Five of Jacksonville's starters were drafted in 2014, them being LB Telvin Smith, WRs Allen Robinson and Marqise Lee, center Brandon Linder, and quarterback Blake Bortles (though I don't put Bortles in very high regard). They also found a depth CB in Aaron Colvin.
In 2015, the Jaguars gave a contract extension to one of their core linebackers in Paul Posluzny, and though his role was lowered in 2017, he was still an excellent role player. Jacksonville also added A.J. Cann (their current starting RG), a talented (though oft-injured) RB in T.J. Yeldon, and Dante Fowler Jr., who still may yet have something to offer the Jaguars despite his injury problems.
Then 2016 rolled around, and the Jaguars began to really piece a team together. In 2016, the Jaguars extended a stalwart of their offense since he was drafted by them in 2006 - tight end Marcedes Lewis, and added several pieces to their defense, with their first three picks eventually turning into starters and even stars, CB Jalen Ramsey, LB Myles Jack, and DE Yannick Ngakoue. Add safety Tashaun Gipson to the list of free agents that panned out, and all that's left is to cover the Jaguars 2017 draft class.
And they drafted instant star RB Leonard Fournette in the first, while still keeping T.J. Yeldon, and their starting left tackle Cam Robinson.
So even with the admittedly hefty spending spree the Jaguars went on, there's no denying that their draft classes of the past several seasons have contributed greatly to their success, and should Jacksonville decide to draft a new QB in the first round of the 2018 draft (perhaps a Lamar Jackson), then they could find a way to be a real powerhouse in the NFL for years to come.
There is no reason Miami cannot do the same.
I recently wrote a column detailing why the Dolphins' future was bright, despite all the negative discussion surrounding the team, now I'm going to go more in-depth as to why that is, and the reason that is because I can see Miami eventually building themselves up the same way the Jaguars did, just without the several years of being out of contention for anything other than last place.
Granted, that's a large reason as to why Jacksonville found so much top-tier talent, but as we all know, it's more about who you pick than when they're picked, and Miami has started finding a lot of players that can be built around as a core.
Their drafts prior to 2016 have been sketchy at best, only yielding a few starters and a lot of busts, but that was with the regime before Adam Gase, and since he came in, there has been an increase in effectiveness in the team's draft picks.

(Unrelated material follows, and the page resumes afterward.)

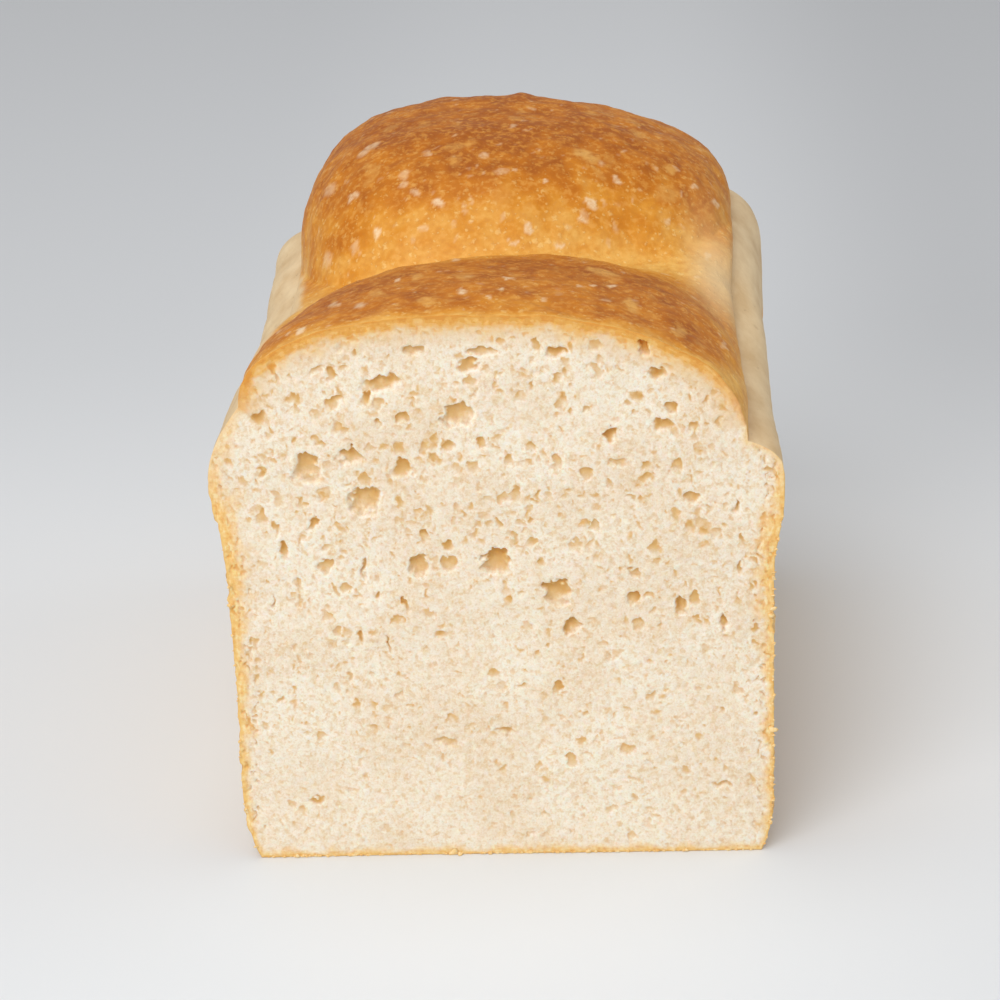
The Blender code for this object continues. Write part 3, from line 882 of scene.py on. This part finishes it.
def crumb_cells(sheet):
    """The grid's squares well inside the outline, and a ring of triangles from them to it."""
    solid = sheet.inside & (sheet.distance > RING_GAP * CRUMB_CELL)
    full = solid[:-1, :-1] & solid[1:, :-1] & solid[1:, 1:] & solid[:-1, 1:]
    number = np.full(solid.shape, -1)
    used = np.zeros(solid.shape, bool)
    for rows in (slice(0, -1), slice(1, None)):
        for columns in (slice(0, -1), slice(1, None)):
            used[rows, columns] |= full
    number[used] = np.arange(used.sum())
    r, c = np.nonzero(full)
    corners = (number[r, c], number[r, c + 1], number[r + 1, c + 1], number[r + 1, c])
    quads = np.stack(corners, axis=1)
    points = np.stack([sheet.x[used], sheet.z[used]], axis=1)

    padded = np.pad(full, 1)
    r, c = np.nonzero(padded[:-1, 1:-1] != padded[1:, 1:-1])
    level_edges = np.stack([number[r, c], number[r, c + 1]], axis=1)
    r, c = np.nonzero(padded[1:-1, :-1] != padded[1:-1, 1:])
    upright_edges = np.stack([number[r, c], number[r + 1, c]], axis=1)

    rim = len(points) + np.arange(len(sheet.outline))
    points = np.vstack([points, sheet.outline])
    loop = np.stack([rim, np.roll(rim, -1)], axis=1)
    edges = np.vstack([level_edges, upright_edges, loop])
    picked, local = np.unique(edges, return_inverse=True)
    local = local.reshape(edges.shape)
    found = geometry.delaunay_2d_cdt(
        [Vector(point) for point in points[picked]], local.tolist(), [], 0, MERGE, True)
    places = np.array([tuple(point) for point in found[0]])
    triangles = np.array(found[2])
    global_number = np.array([picked[ids[0]] for ids in found[3]])
    middles = places[triangles].mean(axis=1)
    column = ((middles[:, 0] - sheet.low[0]) / CRUMB_CELL).astype(int)
    row = ((middles[:, 1] - sheet.low[1]) / CRUMB_CELL).astype(int)
    in_square = full[np.clip(row, 0, full.shape[0] - 1), np.clip(column, 0, full.shape[1] - 1)]
    keep = ~in_square & inside_polygon(*middles.T, sheet.outline)
    ring = global_number[triangles[keep]]
    a, b, c = (points[ring[:, k]] for k in range(3))
    turned = (b - a)[:, 0] * (c - a)[:, 1] - (b - a)[:, 1] * (c - a)[:, 0] < 0.0
    ring[turned] = ring[turned][:, ::-1]
    return points, quads, ring, rim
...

Just taking a look at the 2016 draft class, you can see that there's already a lot more potential in those players than in the players prior. In 2014, Miami found Ja'Wuan James, and Jarvis Landry. Everyone else either busted or was used primarily on special teams.
We can argue how much Landry is worth another time. As for James, he's good, but not irreplaceable.
In 2015, Miami found DeVante Parker - who has not lived up to his first round pedigree, Jordan Phillips - who was briefly uprooted as a starting DT by a 2017 rookie, Bobby McCain - who up until this season looked like he might also be a bust as a slot corner but has now started making plays, Jay Ajayi - who was traded to Philadelphia for a fourth round pick due to several reasons we may never truly know, and Tony Lippett - who was a WR converted to CB and is still developing as a project and might still turn out to be a decent starter at corner, or at least valuable depth.
And then Gase came in, and 2016's draft brought in a ton of players who we now know have a lot to offer.
First is Laremy Tunsil - who was shifted inside at first since Branden Albert was at left tackle, and now Tunsil is trying to get used to left tackle at NFL speed, and hopefully will by the 2018 season.
Xavien Howard - who is currently one of the team's starting cornerbacks on the boundary and has definitely found times to flash on the field, though he still has kinks that need working out.
Kenyan Drake - who barely got chances to have the ball in his hands thanks to Ajayi's insistence on not sharing the ball, and now he is projected to be the team's starting running back and has arguably proven to have more to offer than Ajayi.
And Jakeem Grant - despite his small stature, is speedy, shifty, and has amazing playmaking potential, which he has proven on more than one occasion, and is just waiting for an opportunity to get on the field more.
Then in 2017, Miami found even more talent to develop in Charles Harris, Raekwon McMillan, Cordrea Tankersley (who now is also starting at cornerback), Davon Godchaux, and Vincent Taylor.
None of these Adam Gase era draft picks have emerged as stars (yet), but they have shown that they have the talent and the capability to be players that a team can be built around. Playoff teams find players that a core can be formed through, and Miami is doing that under Adam Gase.
Stars will emerge in time, and once they're found, the team will be able to cheer for them and enjoy watching them on the highlight reel when they make a big play. But every team usually has at least one star, and they don't always turn out to be winning teams. Winning teams have full teams, teams that have talent from top to bottom and have grown their own talent and core.
Adam Gase is doing that now, and if we are to follow the Jaguars example, then let the team build up a core of young players that can take the roles that are necessary for the team's success. Some of the pieces are already there; I suspect that this offseason, there will be a lot less holes that need filling, and we may even find that holes we thought would be holes, were never really holes to begin with.